Indeed, it is easier to grasp an Iranian rationale for inducing the Oct. 7 operation than it is to understand why Hamas leaders would want to provoke the Israeli assault on Gaza that has been loosed on Palestinian families living there, causing horrific suffering among men, women, and children who had no say in the Hamas attack. For the ruling clique in Tehran, who aspire to become the dominant power in the Persian Gulf and much of the greater Middle East, a primary strategic goal is to reduce the numbers and influence of American ships, soldiers, and aircraft now stationed across the region.

Hence nothing could be more distressing to the authorities in Tehran than word that a tripartite agreement was in the works that could lead to a normalization of Israeli-Saudi relations; would grant American assistance for the development of nuclear energy in Saudi Arabia; and would provide enhanced US security assistance for the Sunni kingdom. With the possible exception of their panic over Iranian women refusing to wear the hijab in the properly subservient way, the looming prospect of an enhanced American military commitment to Saudi Arabia has become the worst nightmare of the clerical rulers in Tehran.

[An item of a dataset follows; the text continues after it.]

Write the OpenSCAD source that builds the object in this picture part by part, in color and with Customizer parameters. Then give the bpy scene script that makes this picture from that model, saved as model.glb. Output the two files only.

Iran’s ruling ayatollahs and Revolutionary Guard commanders had a motive, then, to encourage Hamas to stage a massacre of Israelis so appalling that it could induce Israel’s far-right government to launch an invasion of Gaza that could, in turn, provoke a regional conflagration. In this scenario, Iran’s Lebanese allies in the Hezbollah movement might unleash their 150,000 missiles and rockets at Israel, canceling the Zionist entity once and for all, and doing the same for the Saudi-American-Israeli triad.

Iran’s Shi’ite rulers might believe that such an apocalyptic conflict would suit their geopolitical interests. But how does such a scenario make sense for leaders of Hamas, who risk losing everything if their Iranian backers fail to drive the Americans from the region, to cancel the US-Saudi-Israeli entente, and to abolish the Zionist entity?

The evidence suggests either that Hamas decision makers believed Iran would come to their aid militarily or that provoking a devastating Israeli retaliation could somehow benefit the Palestinian people in Gaza and elsewhere.

Iranian strategists and Hamas leaders are not the only parties to the billowing conflict who have been feeding on illusions. Prime Minister Bibi Netanyahu of Israel has long operated on the assumption that Israel’s number one priority is to prevent the establishment of a Palestinian state — and that therefore it should be Israeli policy to limit the powers of the Palestinian National Authority while surreptitiously empowering Hamas, even having Mossad agents enable the transfer of funds from Qatar to Hamas. The ancient Athenians had a word for blindness of that kind. They called it hubris.

If there is a political lesson in the billowing horrors of the current moment it is that Israelis and Palestinians each need a state of their own. The two-state solution would not be without its problems, but the one-state solution to the conflicts left behind by Ottoman and European colonialism remains a prescription for apocalyptic suffering.

If there is one thing that Israel’s extreme right-wing government and the leaders of the Hamas movement have in common, it is their fatal determination to prevent a two-state resolution of the Israeli-Palestinian conflict. Former Palestinian leader Yasser Arafat used to evoke the potential for a Mideast version of Benelux, in which Israel, Jordan, and the state of Palestine would form a peaceful, prosperous collaborative entity.

Arafat’s vision may have been little more than a diverting pipe dream, but the one-state madness of Hamas leaders and extremist Israeli ministers leads only to more massacres of the innocent.

Alan Berger is a retired Globe editorial writer.